We created a list of topics we wanted to learn this semester:
1. R
Working with our own data sets and stats issues as a group!! (no tutorials)
List of common statistical tests that we want to know.
“cstat” on campus speaker?
2. Bacterial genome assemblies
Siobhan [HPCC, checking quality, alignment to a reference on a laptop]
3. Qiime
Nico [amplicons; bacterial and fungal communities]
4. Python
Applications in python with relevant examples; searching, moving, isolating data using Python
iCER representative to help us? Mon, Thurs office hours (1-2pm)
5. GitHub!
15-20 min of refresher to get more people using this
They recently updated their user interface for uploading files instead of using command line
WEEKLY PLAN:
Google Drive document for each week that consists of:
- What we want to do
- What someone already knows/what they can offer
- Collaboration instead of a lesson plan
We still need input from the group about specific skills in Python we want to acquire! Next week (Feb 9), we will discuss basic statistical tests and each group member will bring tests they know how to perform to share with the group. If you want to participate in the meeting and need to be added to the shared Google Drive folder or have Python input, please contact Katie Wozniak at woznia54@msu.edu
Feb 9:
We discussed statistical tests we frequently do and what we would still like to learn. For tests we use often, we ran code on actual data sets in R to understand format of code and results of test. Still on our list to do in R: non-parametric tests, and determining homogeneity of variance before running ANOVAs. More information about the meeting and a summary can be found in the shared drive (called “Feb9Mtg: Stat Tests”).
Feb 16:
This week, we dove back into GitHub with a short tutorial (~15 minutes long). Notes on basic commands for moving files around, creating and updating branches, and updating the master can be found in the shared Google drive document called “Feb16: GitHub.” Specifically, we learned:
- To make changes to a document, you need a text editor (saving here would save locally to your computer).

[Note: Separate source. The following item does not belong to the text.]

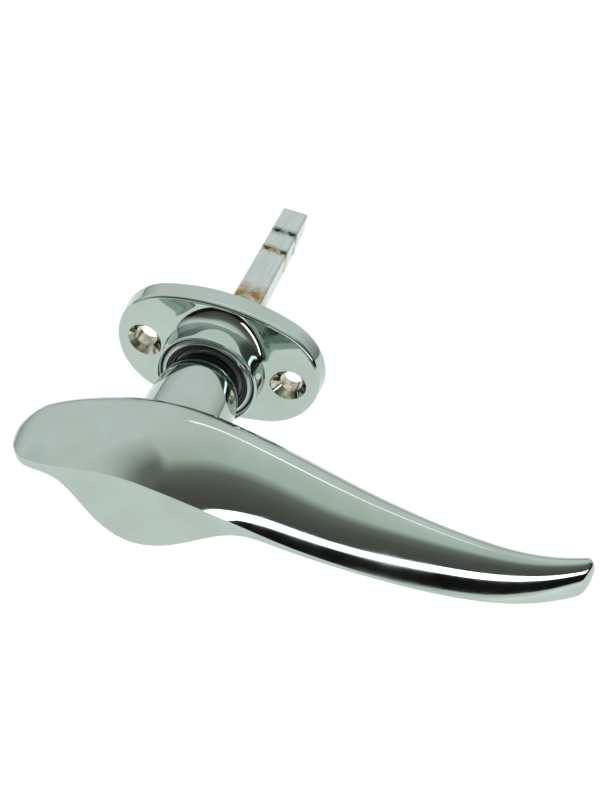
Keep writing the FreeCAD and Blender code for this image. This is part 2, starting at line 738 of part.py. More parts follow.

- To save the changes made locally, you need Git Shell to type commands similar to those in the notes.
- One person has “master” rights to documents, meaning they can accept or deny any changes made in separate branches.
- For example: Siobhan was the master, Katie had branch A and Brian had branch B. Katie wanted to make changes to the document and Brian wanted to delete the document. Siobhan would review changes made on both branches and choose to keep branch A changes. By accepting Katie’s changes, Siobhan updated the master to be the same as what changes were made in branch A.
Apr 5:
Today we discussed processing ITS sequences using RDP (rdp.cme.msu.edu) here at MSU. For those of you who don’t know: Internal transcribed spacer (ITS) refers to the spacer DNA situated between the small-subunit ribosomal RNA (rRNA) and large-subunit rRNA genes in the chromosome or the corresponding transcribed region in the polycistronic rRNA precursor transcript. In bacteria and archaea, ITS is located between the 16S and 23S rRNA genes. On the other hand, there are two ITS’s in eukaryotes; ITS1 is located between 18S and 5.8S rRNA genes, while ITS2 is between 5.8S and 25S (in plants, or 28S in animals) rRNA genes. ITS1 corresponds to the ITS in bacteria and archaea, while ITS2 originated as an insertion that interrupted the ancestral 23S rRNA gene (Lafontane et al.)
Some of the members have had problems using RDP to identify taxonomy of sequences. Dr. Jim Cole walked us through how to use the RDP website to de-bug the problem.
Samples from: Fungi, plant, soil (either ITS 1 or 2)
Problem: RDP classifier issues through HPCC
- The one bundled with Qiime will not work
- Run through the website instead (rdp.cme.msu.edu) for small sets
- Can ask questions, call, or email helpers in the RDP
Solution: Use the RDP website
- “Cl” for classifier
- Cut and paste sequences from fasta
- Select Fungal Warcup (or Unite)
- Run and see hits
- Genera–>show assignment detail for % of matches
- Each lineage= boot-strap confidence value (not a p value)
- Can also do this in the command line (they have instructions online)
*The RDP website has tutorials!*
Looks like you’re off to a great start!